In that circumstance, Forest would have followed the track to where Mr. Savidant was, alerted Constable Bartlett to Mr. Savidant’s presence, and then followed the first person’s track to the river.  Constable Bartlett said that such a hypothesis is excluded by the fact that Forest found no track leading away from the point where Forest jumped into the river.  He says that, even if another person had fallen in and swum away, Forest would have detected his scent because the scent would hang in the air for approximately 12 minutes after the person’s departure.  I am unpersuaded by that observation because Constable Johns arrived at the truck at 1:15.  The thief was nowhere to be seen, and had clearly left some minutes earlier.  Constable Bartlett and Forest arrived at the truck 12 minutes later, at 1:27.  It must have taken them some time to locate the scent, follow it to Mr.
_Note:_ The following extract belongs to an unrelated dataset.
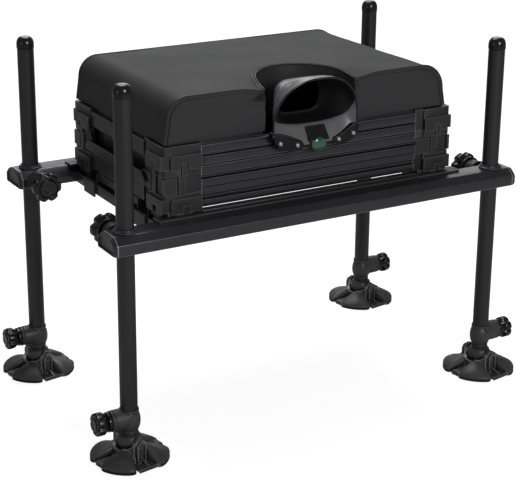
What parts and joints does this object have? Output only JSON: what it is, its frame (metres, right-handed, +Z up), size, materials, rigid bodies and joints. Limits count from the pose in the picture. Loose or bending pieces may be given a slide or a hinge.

Savidant and arrest Mr. Savidant before Forest pressed on down to the riverbank.  By that time, on the evidence of Constable Bartlett, the scent of the hypothetical swimmer would have dissipated.

[28]        There are many reasons to doubt the evidence of Mr. Savidant and Mr. Benedetti.  If I were to decide this case on a balance of probabilities, I would disbelieve them and conclude that Mr. Savidant stole the truck and trailer.  However, when I consider my own psyche as a question of objective fact, I am in doubt on that question.  I consider my doubt to be rational.  I am therefore obliged to acquit Mr. Savidant of that theft.

Disposition

[29]        I convict Mr. Savidant of possession of methamphetamine and break-in tools, and acquit him of the remaining charges.

April 18, 2018

_____________________________

T. Gouge, PCJ

CORRIGENDUM - Released May 9, 2018

In the Reasons for Judgment dated April 18, 2018, the following change has been made:

[1]               The last paragraph in this decision under the heading “Disposition” be numbered to indicate paragraph number 29 and set out as follows:

[29]      I convict Mr. Savidant of possession of methamphetamine and break-in tools, and acquit him of the remaining charges.